A 'Discussion Paper' published by the Swiss regulator FINMA on the subject of regulating the marketing of financial products to private clients runs to 132 pages. It is a classic example to the regulatory overkill that threatens the financial service sector, increases costs for the end-investor and - due to its complexity - will hardly achieve its stated goal, the provision of better and cheaper financial products to the retail investor. More and more prescriptive regulation means that ultimately behind each productive worker there will have to be a 'Commissar' (Compliance Officer) and an army of lawyers and assorted busybodies. No action will be taken before they get the Okay from the compliance department. And of course, the compliance department will have to be supervised in turn and so on ad infinitum. Final destination is an economic system that is close to the Stalinism of the old Soviet Union.

21 Jan 2011

Morgan Stanley may try to offload Hedge Fund stake - a warning

Rumors about Morgan Stanley's efforts to offload its stake in the hedge fund firm Frontpoint should be seen as a warning for potential investors in hedge fund businesses. Often these firms are dependent on one or a small handful of managers. If any troublesome news hits the business the value of the firm may evaporate very quickly. Potential acquisitions in the field should only be undertaken in an extremely cautious way and structured so that it is not just a win-win proposition for the selling insiders.

14 Jan 2011

Who is Steven Maijoor?

The regulatory vampire squid that is being created by an EU officialdom that is several stages removed from any democratic control is likely to nominate a professor with only the scantiest first-hand experience in the financial markets to be the head of the European Securities and Markets Authority.
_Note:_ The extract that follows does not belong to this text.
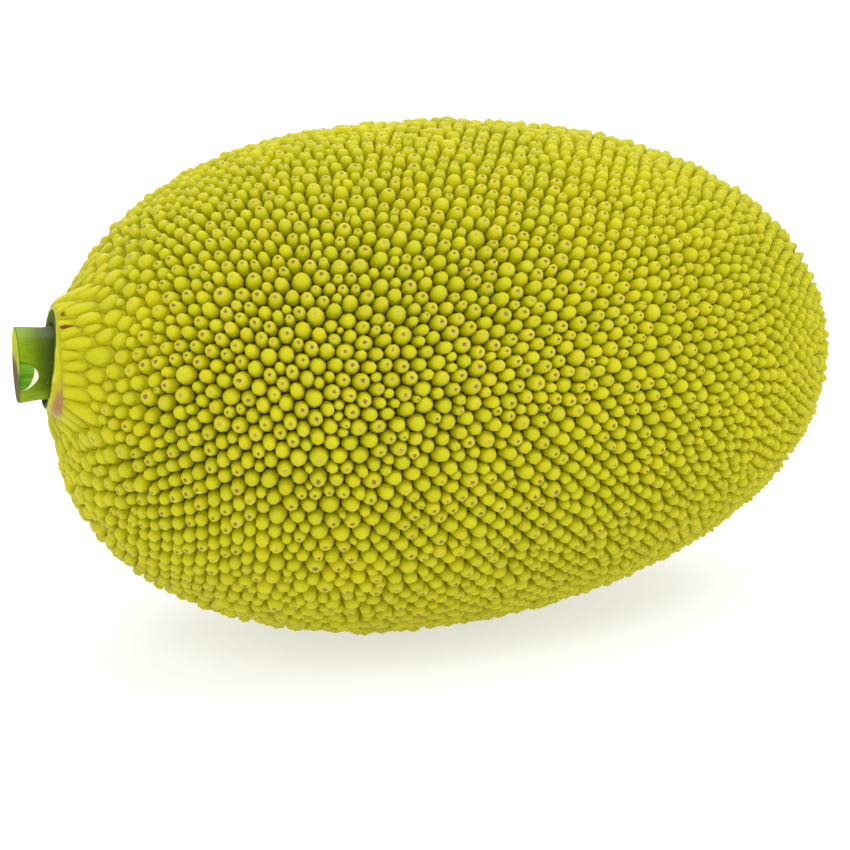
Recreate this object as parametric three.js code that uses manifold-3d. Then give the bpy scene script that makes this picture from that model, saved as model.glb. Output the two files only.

Bureaucracies such as the one created to 'regulate' the financial system in the EU have as their primary aim the expansion of their own powers and the creation of jobs for those working for them. If the EU and its member governments would really have wanted to improve the functioning of the financial system they would have had ample time to design a better legal framework during the past two years. Are we on an inevitable path towards a situation where there will be more regulators and compliance officers working in finance than wealth-producing professionals? In that case, we should have a good look at the banking and insurance system as it was during the good old days of the Soviet Union in order to prepare ourselves.